Are you kidding me? So the Big East spurns ESPN's crappy deal, and ESPN turns around and torpedoes the entire conference. ESPN and DeFilippo are in total damage control mode now, and are trying to hide the obvious truth. But really, along with the actual words of DeFilippo, past precedent with Texas A&M shows you how the game is played.

So here's how the game works. ESPN sets up the conferences with teams that play ball with them. ESPN broadcasts most of the games. ESPN controls the highlights you (and voting members of the polls) see every Saturday night. ESPN sponsors the coaches' poll. ESPN creates the talking points for the week leading up to the next weekend of games. Often, those talking points critique the pollsters in an attempt to manipulate voting. ESPN broadcasts the BCS games starting this year (beat out Fox). ESPN also sponsors the Heisman and sets the tone with the Heisman watch.

End result: ESPN makes billions.

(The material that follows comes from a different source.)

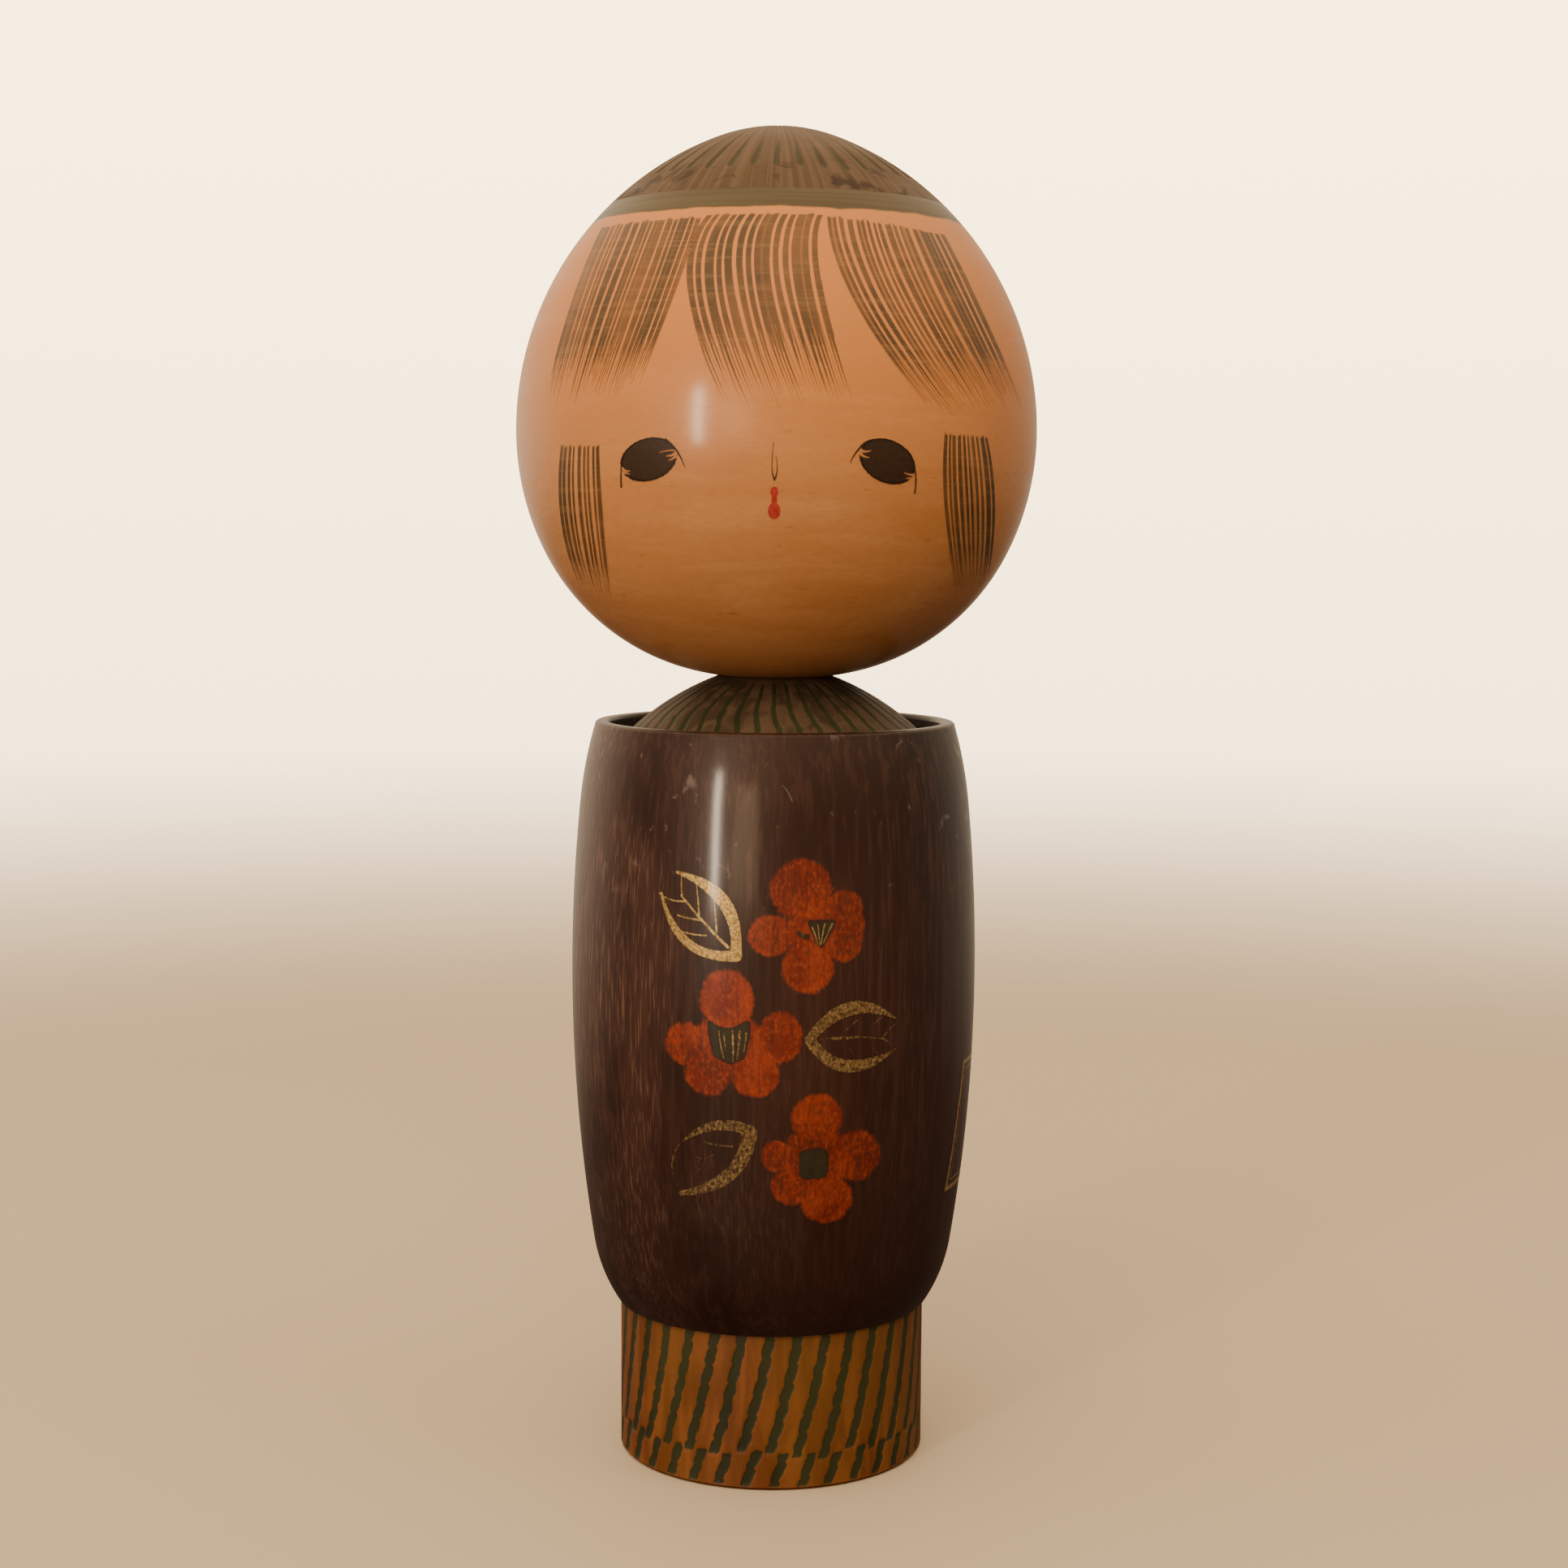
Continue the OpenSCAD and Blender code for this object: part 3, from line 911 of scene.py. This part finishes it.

BCS schools make millions. Coaches make millions. Everyone with any power to affect change is happy. Players are pawns, and make nothing.

This will never, ever, ever change. It's only going to get worse. Is the next logical step for ESPN to cast off all semblance of a news organization and just create a new organization to replace the NCAA? They could run a new league of football powers centrally like the NFL. Sounds crazy, but we are almost at that point already! I think at this point, the lawyers need to get involved and stop this crazy game. The NFL has an anti-trust exemption. They share equally and offer even competition and a level playing field. College football offers none of that, and is the very definition of a monopoly, with ESPN at the top.